Howard Pyle, Guarded by Rough English Soldiers, story illustration for Saint Joan of Arc, by Mark Twain. Harper’s New Monthly, December 1904. I photographed this painting at the Brandywine Museum in September 2019. It’s a useful picture to use to reflect on how illustrations work. The two soldiers occupy space in the foreground, formally blocking an escape. But they are much larger than Joan, at left, and relative scale does not seem to have been managed systematically. In fact, they entire space falls apart on inspection. How does the wall work at right? Is it a doorway?
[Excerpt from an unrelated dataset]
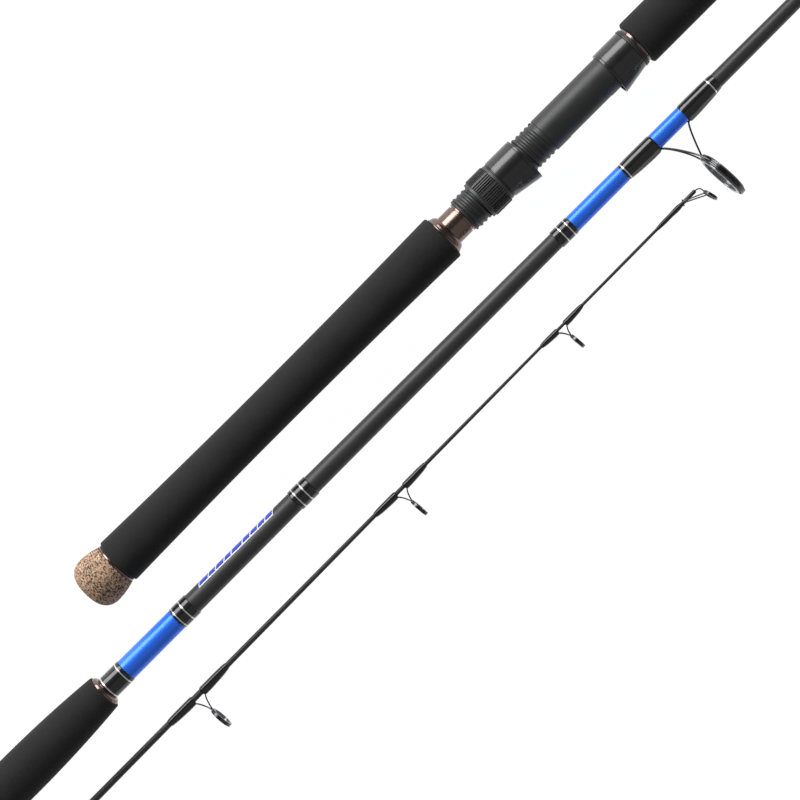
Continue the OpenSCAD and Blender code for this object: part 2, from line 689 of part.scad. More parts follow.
module guide_5_wraps() tip_wraps(guide_5);
module guide_6_frame() lay_tip() guide_frame(guide_6, tip_r(guide_6[STATION]));
module guide_6_ring() lay_tip() guide_ring(guide_6);
module guide_6_wraps() tip_wraps(guide_6);

// Tip-top: a tube over the end of the blank, a loop of wire and a ring
tube_end = tip_ring_z - 4.1;
tip_tube_len = 15.6;
tip_tube_r = tip_front_r + 0.32;
tip_collar_z = tip_ring_z - 14.5;
collar_turn = 28;
collar_loop_r = (tip_tube_r + fit_gap) / cos(collar_turn) + small_wire_r;
module tip_top_frame()
    color(wire_black) lay_tip() difference() {
        union() {
            turned([
                [tube_end - tip_tube_len, tip_tube_r],
                [tube_end - 0.8, tip_tube_r],
                [tube_end - 0.25, tip_tube_r * 0.8],
                [tube_end, tip_tube_r * 0.45]]);
            on_ring(tip_top) tube_ring(band_len(tip_top) * 0.8, tip_top[RADIUS], tip_top[RADIUS] - band_t(tip_top));
            translate([0, 0, tip_collar_z]) rotate([collar_turn, 0, 0]) rotate_extrude()
                translate([collar_loop_r, 0]) circle(r = small_wire_r + 0.06, $fn = 24);
            for (side = [-1, 1]) {
                start = [side * collar_loop_r, 0, tip_collar_z];
                finish = band_point(tip_top, side * tip_top[SPREAD]);
                wire(path(start, (start + finish) / 2 + [side * 0.6, 0.3, 0], finish), small_wire_r);
            }
            crown = band_point(tip_top, 0);
            wire(path([0, 0.1, tube_end - 0.6], [0, 0.4, crown[2] + 0.6], crown), small_wire_r);
        }
        tip_core(tube_end - tip_tube_len - 1, tube_end - 4);
    }
module tip_top_ring() lay_tip() guide_ring(tip_top);
module tip_top_wrap()
    color(gloss_black) lay_tip() difference() {
        turned([
            [tube_end - tip_tube_len - 17, tip_front_r + 0.1],
            [tube_end - tip_tube_len - 13, tip_front_r + 0.6],
            [tube_end - tip_tube_len - 6, tip_front_r + 0.55],
            [tube_end - tip_tube_len - 1, tip_tube_r + 0.45],
            [tube_end - tip_tube_len + 2, tip_tube_r + 0.35],
            [tube_end - tip_tube_len + 4, tip_tube_r + 0.05]]);
        tip_core(tube_end - wrap_reach, tube_end - tip_tube_len + 8);
        translate([0, 0, tube_end - tip_tube_len]) cylinder(h = 10, r = tip_tube_r);
    }

handle_tube();
butt_cap();
butt_ring();
rear_grip();
rear_collar();
collar_trim_ring();
seat_bushings();
seat_barrel();
fixed_hood();
fixed_hood_pad();
seat_flange_ring();
fore_ring();
fore_grip_rear();
moving_hood();
moving_hood_pad();
nut_washer();
lock_nut();
mid_blank();
spigot();
fore_grip_front();
winding_check();
check_wrap();
rear_sleeve();
sleeve_wrap();
accent_wrap();
front_accent_wrap();
front_sleeve();
stripper_wraps();
bridge_sleeve();
trim_bands();
stripper_frame();
stripper_cushion();
stripper_ring();
guide_2_frame();
guide_2_cushion();
guide_2_ring();
guide_2_wraps();
mid_ferrule_wrap();
tip_blank();
tip_ferrule_wrap();
guide_3_frame();
guide_3_ring();
guide_3_wraps();
guide_4_frame();
guide_4_ring();
guide_4_wraps();
guide_5_frame();
guide_5_ring();
guide_5_wraps();
guide_6_frame();
guide_6_ring();
guide_6_wraps();
tip_top_frame();
tip_top_ring();
tip_top_wrap();
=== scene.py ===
"""A heavy spinning rod in three take-down sections, laid side by side on a pale table."""
import json
import math

import bmesh
import bpy
from mathutils import Matrix, Vector


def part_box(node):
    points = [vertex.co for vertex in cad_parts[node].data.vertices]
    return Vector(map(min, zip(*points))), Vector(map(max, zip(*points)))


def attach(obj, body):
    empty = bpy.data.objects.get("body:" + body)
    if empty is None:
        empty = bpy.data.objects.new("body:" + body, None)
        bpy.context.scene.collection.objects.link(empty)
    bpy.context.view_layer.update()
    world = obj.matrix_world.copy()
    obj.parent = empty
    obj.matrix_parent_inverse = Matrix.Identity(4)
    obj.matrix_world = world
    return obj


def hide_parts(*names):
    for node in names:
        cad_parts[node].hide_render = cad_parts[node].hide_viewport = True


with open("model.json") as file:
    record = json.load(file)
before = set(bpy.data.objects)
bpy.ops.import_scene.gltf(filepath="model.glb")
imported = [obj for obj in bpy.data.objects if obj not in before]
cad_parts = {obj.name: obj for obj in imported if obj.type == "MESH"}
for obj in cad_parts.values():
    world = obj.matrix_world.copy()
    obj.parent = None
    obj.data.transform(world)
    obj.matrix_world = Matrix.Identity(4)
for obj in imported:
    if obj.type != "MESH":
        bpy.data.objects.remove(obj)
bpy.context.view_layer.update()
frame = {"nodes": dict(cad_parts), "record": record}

MM = 0.001
MOUNTS = {m["name"]: m for m in frame["record"]["mounts"]}

# Driving sizes of the rod, in metres
MID_REAR_R, MID_FRONT_R, MID_START = 7.56 * MM, 3.28 * MM, 80 * MM
TIP_REAR_R, TIP_FRONT_R, TIP_THIN = 3.0 * MM, 0.95 * MM, 150 * MM
PLUG_LEN = 60 * MM
TUBE_R = 8 * MM
BARREL_R, ROOT_R, PITCH = 11.6 * MM, 10.8 * MM, 3.5 * MM
THREAD_LEN = 66.8 * MM
WRAP_T, SLEEVE_T, TIP_WRAP_T = 0.75 * MM, 0.35 * MM, 0.7 * MM
HOOD_R, HOOD_REACH, CHEEK_R, POCKET_HALF = 13.1 * MM, 16.2 * MM, 10 * MM, 8.6 * MM
FORE_GRIP_R = 15.25 * MM
SLIDE_GAP = 0.1 * MM
NUT_LIP_R = 12.8 * MM
SPIGOT_START, PLUG_START = 0.8 * MM, 0.6 * MM


# ---------------------------------------------------------------- sections
def section_frame(pin, lead, guide):
    """Local axes of a section: x up the rod from its rear end, -y towards its guides."""
    back = Vector(MOUNTS[pin]["axis"])
    start = Vector(MOUNTS[pin]["pos_m"]) + back * (MOUNTS[pin]["dims"]["length_mm"] / 2 * MM + lead)
    x = -back
    out = Vector(MOUNTS[guide]["pos_m"]) - start
    y = -(out - out.dot(x) * x).normalized()
    place = Matrix((x, y, x.cross(y))).transposed().to_4x4()
    place.translation = start
    return place


def butt_frame():
    low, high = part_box("butt_cap")
    return Matrix.Translation((low[0], (low[1] + high[1]) / 2, (low[2] + high[2]) / 2))


BUTT = butt_frame()
MID = section_frame("spigot_pin", SPIGOT_START, "stripper_bore")
TIP = section_frame("tip_plug", PLUG_START, "guide_3_bore")
BODY = {"butt": "butt_section", "mid": "mid_section", "tip": "tip_section", "hood": "moving_hood",
        "nut": "lock_nut"}
PLACE = {"butt": BUTT, "mid": MID, "tip": TIP, "hood": BUTT, "nut": BUTT}


def span(node, section):
    """Stations of a node's two ends along its section, in metres."""
    low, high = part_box(node)
    start = PLACE[section].translation[0]
    return low[0] - start, high[0] - start


def mid_r(x):
    return MID_REAR_R + (MID_FRONT_R - MID_REAR_R) * (x - MID_START) / MID_LEN


MID_LEN = span("mid_blank", "mid")[1] - MID_START
TIP_RING_X = (TIP.inverted() @ Vector(MOUNTS["tip_top_bore"]["pos_m"]))[0]


def tip_r(x):
    left = max(TIP_RING_X - x, TIP_THIN)
    full = TIP_RING_X - PLUG_LEN
    return TIP_FRONT_R + (TIP_REAR_R - TIP_FRONT_R) * (left - TIP_THIN) / (full - TIP_THIN)


# ---------------------------------------------------------------- materials
def blank_material(name):
    mat = bpy.data.materials.new(name)
    mat.use_nodes = True
    tree = mat.node_tree
    return mat, tree, tree.nodes["Principled BSDF"]


def add(tree, kind, **values):
    """A node with its inputs and properties set by name."""
    node = tree.nodes.new(kind)
    for key, value in values.items():
        if key in node.inputs:
            node.inputs[key].default_value = value
        else:
            setattr(node, key, value)
    return node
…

Is it the darkened back corner of the room? Beats me. The picture is really an assemblage of characters, two foreclosing the exit of another. The spatial logic of the room is given short shrift, to keep the viewer focused on character and story. Pyle does not care about the specifics of the interior, and it shows.

Howard Pyle, Then the Real Fight Began, story illustration for “Pennsylvania’s Defiance of the United States,” by Hampton L. Carson. October 1908. Four-color halftone reproduction. Picking up on the discussion in the last caption, re: Joan of Arc, look at the relationship between the sailors and the deck. Do those feet sit on that surface? Does light fall on that deck? Not really—there are no shadows or gradations. Again, Pyle is much less focused on mass and weight than he is on story.

Production plates for Then the Real Fight Began. 1908. The four-color halftone reproduction for the project was printed successively from these four copper plates, photo-etched from color separations in a then relatively new photomechanical color platemaking and printing process now known as CMYK. The color balance was still a little shaky. The color print (above) looks somewhat little acidic. These plates and many others like them are part of the Walt Reed Illustration Archive at the Dowd Modern Graphic History Library at Washington University.